Po kilku latach planowania jedna z flagowych inwestycji rządu PiS przybliża się do realizacji, być może w sam raz na jesienne wybory. Urząd Morski w Gdyni wybrał najkorzystniejszą ofertę na pierwszy, największy etap prac związanych z budową przekopu przez Mierzeję Wiślaną. Konsorcjum belgijskiej firmy Besix i polskiego NDI zaproponowało wykonanie portu osłonowego od strony Bałtyku, samego przekopu oraz sztucznej wyspy na Zalewie Wiślanym za ponad 992 mln zł. Kosztorys tego etapu prac wynosił 718 mln zł. Rząd wcześniej liczył, że cała inwestycja pochłonie 880 mln zł, więc wiadomo już, że to się nie uda.
Czytaj także: Przekop przez Mierzeję Wiślaną to chybiona inwestycja. Oto dlaczego
Przed podpisaniem umowy z konsorcjum Besix i NDI Urząd Morski musi jeszcze sprawdzić formalne przygotowanie wykonawców, także w zakresie niezalegania z podatkami czy składkami społecznymi. Zapewne trzeba będzie też rozstrzygnąć odwołania wykonawców, których oferty zostały odrzucone. Zanim formalności się zakończą, minie co najmniej kilka tygodni.

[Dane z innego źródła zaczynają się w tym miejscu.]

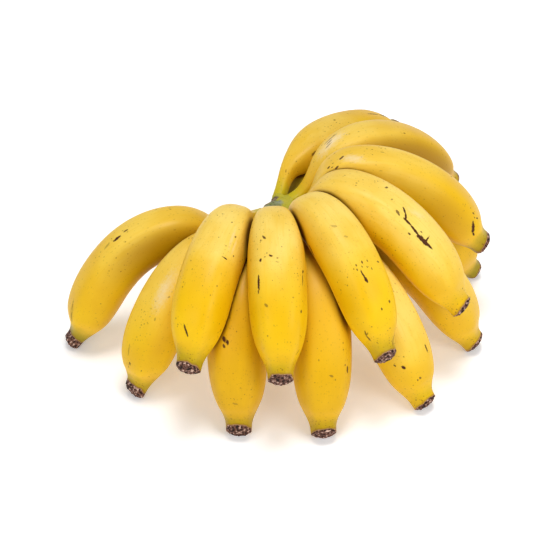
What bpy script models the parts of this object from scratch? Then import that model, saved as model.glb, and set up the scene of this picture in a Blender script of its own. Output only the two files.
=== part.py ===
"""Apple banana: one hand of fifteen short, thick fingers on a small crown, standing on its finger tips.

The fingers spread round the crown like the ribs of an umbrella, in an upper and a lower row, with the open
side of the hand at the back left. Each finger leaves the crown as a narrow neck, swells over its crest, bends
down, and hooks out again into a short blossom end with a low brown dome. Where two fingers meet, both are
pressed flat against each other.

Metres, +Z up. The front is -Y, and angles about the crown's axis are counted from the front towards +X.
"""

import bmesh
import bpy
import numpy as np
from collections import namedtuple
from math import cos, pi, radians, sin
from mathutils import Matrix, Vector

MM = 0.001

# Driving sizes
FINGER_RADIUS = 16.5 * MM
RIDGES = 5
RIDGE_HEIGHT = 0.022  # share of the radius

# How fingers press on each other. The softness is how sharp the edge of each flat is
PRESS_GAP = 0.35 * MM
PRESS_SOFTNESS = 16
PRESS_SHARES = (0.1, 1.4)
PRESS_HALVINGS = 14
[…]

Zgodnie z warunkami grudniowej decyzji środowiskowej prace i tak nie mogą rozpocząć się przed październikiem, choć niewykluczone, że ze względu na procedury nastąpi to później. Całkiem możliwe, że temat wbijania pierwszej łopaty ponownie wypłynie tuż przed wyborami. W poprzedniej kampanii, samorządowej, prezes Kaczyński wbił pozbawiony jakiegokolwiek znaczenia słupek na bałtyckiej plaży, symbolicznie „inaugurując” projekt. Teraz może uda się rozpocząć rzeczywiste prace budowlane tuż przed głosowaniem.